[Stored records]
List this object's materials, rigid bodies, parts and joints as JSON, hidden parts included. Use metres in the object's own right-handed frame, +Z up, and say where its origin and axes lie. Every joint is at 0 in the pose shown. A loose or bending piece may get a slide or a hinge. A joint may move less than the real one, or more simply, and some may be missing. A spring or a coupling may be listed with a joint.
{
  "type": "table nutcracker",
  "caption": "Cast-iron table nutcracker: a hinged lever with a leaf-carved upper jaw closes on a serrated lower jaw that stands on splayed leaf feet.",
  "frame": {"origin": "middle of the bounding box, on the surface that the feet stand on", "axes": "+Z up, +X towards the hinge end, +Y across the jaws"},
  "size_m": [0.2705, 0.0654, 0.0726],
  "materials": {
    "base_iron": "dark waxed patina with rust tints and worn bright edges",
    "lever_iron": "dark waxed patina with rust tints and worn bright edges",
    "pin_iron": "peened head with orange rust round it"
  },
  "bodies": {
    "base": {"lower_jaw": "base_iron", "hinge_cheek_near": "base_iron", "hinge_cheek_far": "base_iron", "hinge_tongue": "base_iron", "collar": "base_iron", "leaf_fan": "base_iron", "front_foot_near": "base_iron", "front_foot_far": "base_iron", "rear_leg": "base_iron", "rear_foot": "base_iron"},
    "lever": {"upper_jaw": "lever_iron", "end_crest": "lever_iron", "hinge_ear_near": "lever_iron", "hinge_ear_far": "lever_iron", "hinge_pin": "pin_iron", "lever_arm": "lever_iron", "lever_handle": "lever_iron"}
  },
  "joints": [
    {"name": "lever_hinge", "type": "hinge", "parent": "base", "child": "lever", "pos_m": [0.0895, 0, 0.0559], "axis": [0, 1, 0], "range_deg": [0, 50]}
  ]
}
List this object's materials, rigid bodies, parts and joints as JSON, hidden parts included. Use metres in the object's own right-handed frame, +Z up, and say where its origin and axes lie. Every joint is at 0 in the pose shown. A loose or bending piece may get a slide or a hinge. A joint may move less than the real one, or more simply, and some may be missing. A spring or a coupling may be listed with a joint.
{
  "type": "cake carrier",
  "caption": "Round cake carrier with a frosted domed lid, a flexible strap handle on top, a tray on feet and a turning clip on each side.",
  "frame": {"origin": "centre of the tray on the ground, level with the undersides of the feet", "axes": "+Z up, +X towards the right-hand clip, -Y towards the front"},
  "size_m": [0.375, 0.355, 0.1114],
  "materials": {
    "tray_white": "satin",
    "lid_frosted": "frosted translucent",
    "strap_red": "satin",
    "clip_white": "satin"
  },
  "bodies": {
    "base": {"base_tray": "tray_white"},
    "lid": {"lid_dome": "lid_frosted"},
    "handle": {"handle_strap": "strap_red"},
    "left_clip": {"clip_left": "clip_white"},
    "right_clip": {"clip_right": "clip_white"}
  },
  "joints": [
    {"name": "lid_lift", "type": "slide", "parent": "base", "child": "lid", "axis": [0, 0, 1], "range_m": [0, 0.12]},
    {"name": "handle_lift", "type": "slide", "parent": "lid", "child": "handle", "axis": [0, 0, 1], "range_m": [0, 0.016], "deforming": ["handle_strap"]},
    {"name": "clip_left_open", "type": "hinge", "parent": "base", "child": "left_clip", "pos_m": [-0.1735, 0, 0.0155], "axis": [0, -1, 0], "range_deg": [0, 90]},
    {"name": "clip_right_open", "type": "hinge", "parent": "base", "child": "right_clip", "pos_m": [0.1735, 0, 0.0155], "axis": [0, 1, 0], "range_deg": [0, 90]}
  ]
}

◆ **Task brief**
Which lines of the data above contain "slide"? Copy each one.

◆ **Exercise output**
List this object's materials, rigid bodies, parts and joints as JSON, hidden parts included. Use metres in the object's own right-handed frame, +Z up, and say where its origin and axes lie. Every joint is at 0 in the pose shown. A loose or bending piece may get a slide or a hinge. A joint may move less than the real one, or more simply, and some may be missing. A spring or a coupling may be listed with a joint.
List this object's materials, rigid bodies, parts and joints as JSON, hidden parts included. Use metres in the object's own right-handed frame, +Z up, and say where its origin and axes lie. Every joint is at 0 in the pose shown. A loose or bending piece may get a slide or a hinge. A joint may move less than the real one, or more simply, and some may be missing. A spring or a coupling may be listed with a joint.
    {"name": "lid_lift", "type": "slide", "parent": "base", "child": "lid", "axis": [0, 0, 1], "range_m": [0, 0.12]},
    {"name": "handle_lift", "type": "slide", "parent": "lid", "child": "handle", "axis": [0, 0, 1], "range_m": [0, 0.016], "deforming": ["handle_strap"]},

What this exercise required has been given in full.